_Given data:_
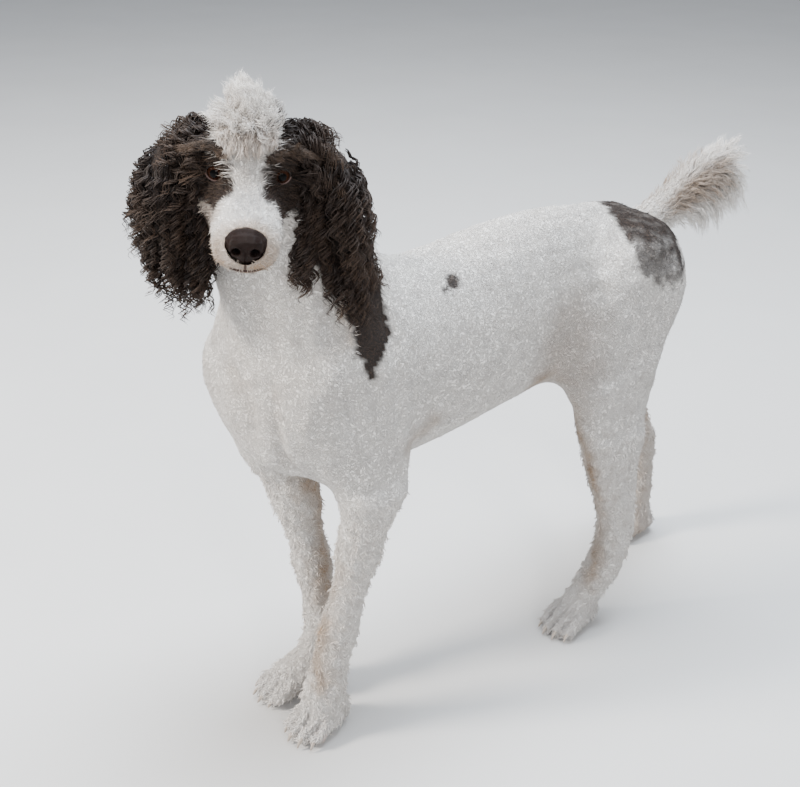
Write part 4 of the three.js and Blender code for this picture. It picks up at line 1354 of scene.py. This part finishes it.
def makeEyes():
    s = eyeSettings
    ball = eyeLook()
    rim = rimLook()
    for side, sign in (("left", 1), ("right", -1)):
        centre, gaze, across, over = eyeFrame(sign)
        work = bmesh.new()
        bmesh.ops.create_uvsphere(work, u_segments=48, v_segments=32, radius=1.0)
        piece = placed("eyeball_" + side, meshFrom(work, "eyeball_" + side), ball)
        local = pointsOf(piece.data)
        turn = np.arctan2(np.hypot(local[:, 0], local[:, 1]), local[:, 2])
        bulge = 1 + 0.07 * ramp(0.62 - turn, 0, 0.3)
        local = (local * bulge[:, None]) @ np.stack([across, over, gaze]) * s["radius"]
        setPoints(piece.data, fromHead(local + centre))
        addMarks(piece, {"gaze": turn})
        outwardFaces(piece)
        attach(piece, "root")
        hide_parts("eye_" + side)

        angle = np.arange(s["rimPoints"]) * 2 * np.pi / s["rimPoints"]
        shape = columns(np.cos(angle) * s["wide"], np.sin(angle) * s["tall"])
        shape = shape * (1.03 / almond(*shape.T))[:, None]
        depth = np.sqrt((s["radius"] + 0.7) ** 2 - (shape ** 2).sum(1))
        line = centre + shape[:, :1] * across + shape[:, 1:] * over + gaze * depth[:, None]
        lower = (shape[:, 1] < -1.0).astype(float)
        thick = s["rimThick"] * mm
        lids = tubePiece(
            "eye_rim_" + side, fromHead(line), thick, s["rimSides"], rim, True, {"lower": lower})


makeEyes()
print("eyes")


# Nose leather: an even copy of the solid nose, with nostrils, slits and a groove worked in
noseSettings = {
    "voxel": 0.0009,
    "centre": (0, -97, -30),
    "nostril": (8.6, -3.5),
    "nostrilRadius": 3.5,
    "slitEnd": (16.5, -7.5),
    "slitRadius": 1.1,
    "deep": 6.5,
}


def noseLook():
    look = Look("noseLeather")
    sockets = {"Vector": look.places(), "Scale": 1100.0}
    cells = look.node("ShaderNodeTexVoronoi", {"feature": "DISTANCE_TO_EDGE"}, sockets, "Distance")
    pebble = look.stretch(cells, 0.0, 0.22)
    colour = look.blend(look.noise(160), rgb(0.006, 0.003, 0.002), rgb(0.016, 0.007, 0.005))
    # painted shade: the nostrils and slits darker the deeper they are sunk
    colour = look.blend(look.mark("deep"), colour, rgb(0.003, 0.002, 0.002))
    return look.finish(colour, 0.38 - 0.08 * pebble, 0.1, look.bump(pebble, 0.0004, 0.7))


def makeNose():
    s = noseSettings
    piece = evenCopy("nose_leather", ["nose"], s["voxel"], noseLook(), [])
    points = smoothed(pointsOf(piece.data), piece.data, np.ones(len(piece.data.vertices)), 24)
    h = toHead(points) - s["centre"]
    x, y, z = h.T
    front = ramp(-y, -4, 3)
    x *= 1 + 0.04 * np.clip(z / 9, -1.3, 0.6)  # broad above, drawn in towards the lip
    h[:, ::2] *= (1 + 0.13 * ramp(y, -4, 3))[:, None]  # its edge flares into the muzzle
    y[:] = np.where(y < -5, -5 - 5.5 * np.tanh((-5 - y) / 6.5), y)
    y -= 1.3 * bell(z - 6.5, 3.2) * front
    side = columns(np.abs(x), z)
    hole = ramp(s["nostrilRadius"] - norm((side - s["nostril"]) * (0.85, 1.1)), -0.9, 1.3)
    slit = ramp(s["slitRadius"] - lineDistance(side, (s["nostril"], s["slitEnd"])), -0.7, 0.7)
    groove = bell(x, 0.8) * ramp(-z, 1, 5)
    wing = bell(norm(side - s["nostril"] - (1.5, 0.5)) - 5.4, 1.6)
    # deep: how far the nostrils and slits sink, which also sets their painted shade
    deep = np.maximum(hole, 0.55 * slit) * front
    y += deep * s["deep"] + 1.3 * groove * front - 0.9 * wing * front
    setPoints(piece.data, fromHead(h + s["centre"]))
    addMarks(piece, {"deep": deep})
    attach(piece, "root")
    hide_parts("nose")


makeNose()
print("nose")


# Claws: the solid claws rounded, in one piece
def clawLook():
    look = Look("clawHorn")
    bands = look.noise(500, 2)
    colour = look.blend(bands, rgb(0.30, 0.25, 0.21), rgb(0.52, 0.45, 0.38))
    return look.finish(colour, 0.38, normal=look.bump(bands, 0.0003))


def makeClaws():
    names = sorted(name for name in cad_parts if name.startswith("claw_"))
    work = bmesh.new()
    for name in names:
        work.from_mesh(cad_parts[name].data)
    bmesh.ops.remove_doubles(work, verts=work.verts[:], dist=0.02 * mm)
    piece = placed("claws", meshFrom(work, "claws"), clawLook())
    drawnBack = np.array((0, 5.5, 1.0)) * mm  # under the hair of the toes
    setPoints(piece.data, pointsOf(piece.data) + drawnBack)
    subdivide = piece.modifiers.new("round", "SUBSURF")
    subdivide.levels = 2
    subdivide.render_levels = 2
    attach(piece, "root")
    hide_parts(*names)


makeClaws()
print("claws")
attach(skin, "root")


# Floor, light and camera
studio = {
    "lens": 1230 * 36 / 800,
    "cameraFromHead": (1.050, -0.524, 0.335),
    "yaw": 56.2,
    "pitch": 26.1,
    "roll": 0.44,
    "lightsAim": (0, 0, 0.45),
    "lights": {  # place, size, power and colour
        "key": ((-1.1, -2.9, 2.3), 0.9, 230, (1.0, 0.95, 0.88)),
        "sky": ((-0.3, 0.4, 3.4), 2.2, 310, (0.84, 0.92, 1.0)),
        "catch": ((1.63, -1.15, 1.49), 0.26, 11, (1.0, 1.0, 1.0)),
        "fill": ((3.1, -0.6, 2.0), 0.6, 40, (1.0, 0.98, 0.95)),
    },
}


def makeStudio():
    s = studio
    look = Look("paleFloor")
    shade = look.blend(look.noise(3.0), rgb(0.56, 0.55, 0.54), rgb(0.62, 0.61, 0.60))
    corners = np.array(((-9, -9, 0), (9, -9, 0), (9, 9, 0), (-9, 9, 0)), float)
    floor = meshPiece("floor", corners, np.array([(0, 1, 2, 3)]), look.finish(shade, 0.9))

    world = bpy.data.worlds.new("studio")
    scene.world = world
    world.use_nodes = True
    sky = world.node_tree.nodes["Background"].inputs
    sky["Color"].default_value = rgb(0.80, 0.86, 0.95)
    sky["Strength"].default_value = 0.58

    for name, (place, size, power, colour) in s["lights"].items():
        light = bpy.data.lights.new(name, "AREA")
        light.shape = "DISK"
        light.size = size
        light.energy = power
        light.color = colour
        lamp = placed(name, light)
        lamp.location = place
        lamp.rotation_euler = (Vector(s["lightsAim"]) - Vector(place)).to_track_quat("-Z", "Y").to_euler()

    camera = bpy.data.cameras.new("camera")
    camera.lens = s["lens"]
    camera.sensor_width = 36
    camera.clip_end = 60
    holder = placed("camera", camera)
    turn = turned(s["yaw"], "Z") @ turned(90 - s["pitch"], "X") @ turned(s["roll"], "Z")
    holder.matrix_world = Matrix.Translation(headSpot + Vector(s["cameraFromHead"])) @ turn.to_4x4()
    scene.camera = holder


makeStudio()
print("studio")
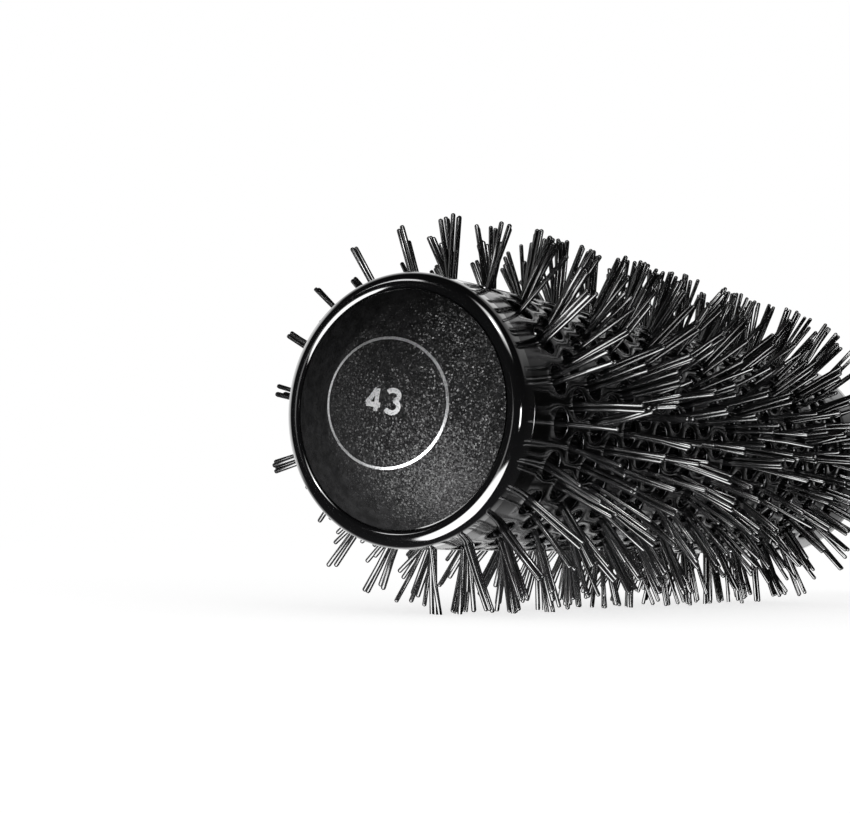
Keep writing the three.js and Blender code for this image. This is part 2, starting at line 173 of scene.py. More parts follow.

_Job:_
Tally the lines of the preceding listing in which the word "scene" appears; state nothing but the total.

_Answer to this exercise:_
4